The High Court has granted permission for a judicial review of key provisions in the Leasehold and Freehold Reform Act 2024. This decision allows freeholders to challenge reforms that threaten their income streams. A hearing is scheduled for before the end of July 2025.
This ruling marks the initial stage of legal proceedings, where the court assesses whether there is an arguable case. The court found that the freeholders’ challenge met the required threshold, which is intentionally low. Legal experts note that this outcome should not be viewed as unexpected or a setback for leasehold reform advocates.
Judicial review on leasehold reform: What is the scope?
The judicial review will focus on several contentious aspects of the 2024 Act. These include the introduction of caps on existing ground rents, abolishing marriage value payments when enfranchisement rights are exercised, and removing freeholders' rights to recover reasonable legal and valuation costs in enfranchisement or lease extension claims. Freeholders argue that these changes breach their private property rights as protected by Article 1 of Protocol 1 (A1P1) of the Human Rights Act 1998. As noted by Lord Sales in the 2019 case of Maharaj v Petroleum Company of Trinidad and Tobago Ltd, the threshold for granting leave for judicial review is low. This legal principle underscores why the court’s decision to permit the review should not come as a surprise.
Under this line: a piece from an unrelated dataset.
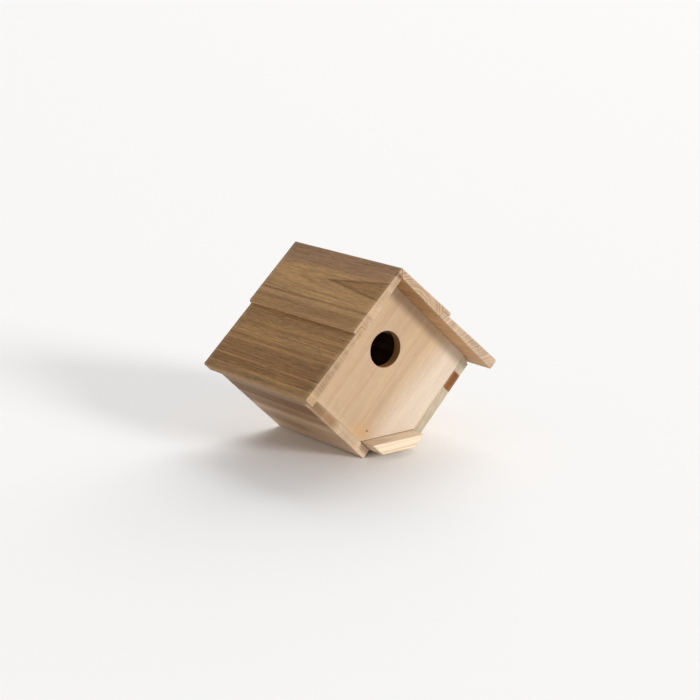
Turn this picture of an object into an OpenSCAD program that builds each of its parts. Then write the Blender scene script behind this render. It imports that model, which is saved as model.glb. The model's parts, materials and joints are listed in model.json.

Which Freeholders are opposing the governments stance on leasehold reform?
The case involves a diverse group of stakeholders. Residential freeholders, including investors from the Long Harbour, Wallace Estates, and ARC Time Freehold Income Fund, have joined the challenge. Prominent London aristocratic estates such as Grosvenor and Cadogan and charitable organisations like the Portal Trust and John Lyon’s Charity are also affected.
The case raises questions about the balance between leaseholder protections and property rights under the Human Rights Act. A1P1, introduced by a Labour government in 1998, safeguards the right to peaceful enjoyment of possessions. It has historically protected vulnerable individuals, including victims of domestic abuse who faced challenges related to the bedroom tax.
The 2024 Act has significant financial implications. The government’s Impact Assessment estimated losses exceeding £1.9 billion in the first decade due to the abolition of marriage value payments alone.Freeholders claim their combined losses could range between £289 million and £404 million, highlighting the economic stakes involved in the legal battle.
Before the Act was passed, the possibility of a legal challenge was widely anticipated. On January 15, 2024, Professor Susan Bright from Oxford University and barrister Dr Douglas Maxwell addressed the All-Party Parliamentary Group on leasehold and commonhold reform. They highlighted existing case law, demonstrating that compensation for property deprivation does not always need to reflect market value.
During parliamentary debates, Clive Betts predicted that any legal challenge would likely fail. However, some Conservative peers argued that the reforms represented an unlawful confiscation of property rights. Despite these warnings, the government proceeded with the legislative changes. If freeholders succeed in their judicial review, Parliament may need to introduce new primary legislation to continue leasehold reforms. Alternatively, if the government prevails, it will proceed with the secondary legislation programme announced in November. The outcome could influence whether further legal challenges emerge after the enactment of secondary legislation.
One of the central issues in the reform process is enfranchisement—the amount leaseholders must pay to buy out a freeholder’s interest. This complex issue has long been a point of contention and has frequently led to court disputes.
Despite legal hurdles, campaigners remain hopeful. After over ten years of effort by the Leasehold Knowledge Partnership (LKP), the National Leasehold Campaign, and support from MPs across parties, many believe abolishing the leasehold system is inevitable. The current judicial review is viewed as a temporary setback, not a final barrier. Leaseholders may feel frustrated by slow reform progress. However, legal experts note that such challenges are part of significant changes to property rights. The outcome of the judicial review will be crucial for leasehold reform in the UK.
FAQs:
What is judicial review?
Judicial review is a legal process through which a person (the applicant) can challenge a decision made by a public body.
What is the purpose of the judicial review?
The judicial review will assess whether the Leasehold and Freehold Reform Act 2024 breaches freeholders’ property rights under the Human Rights Act 1998.
What are the key provisions being challenged?
Freeholders are contesting the cap on ground rents, removing marriage value payments, and eliminating legal cost recovery rights in enfranchisement claims.
What happens if the freeholders win the case?
If freeholders succeed, Parliament may need to introduce new legislation to continue leasehold reforms. If the government wins, it will proceed with its secondary legislation programme.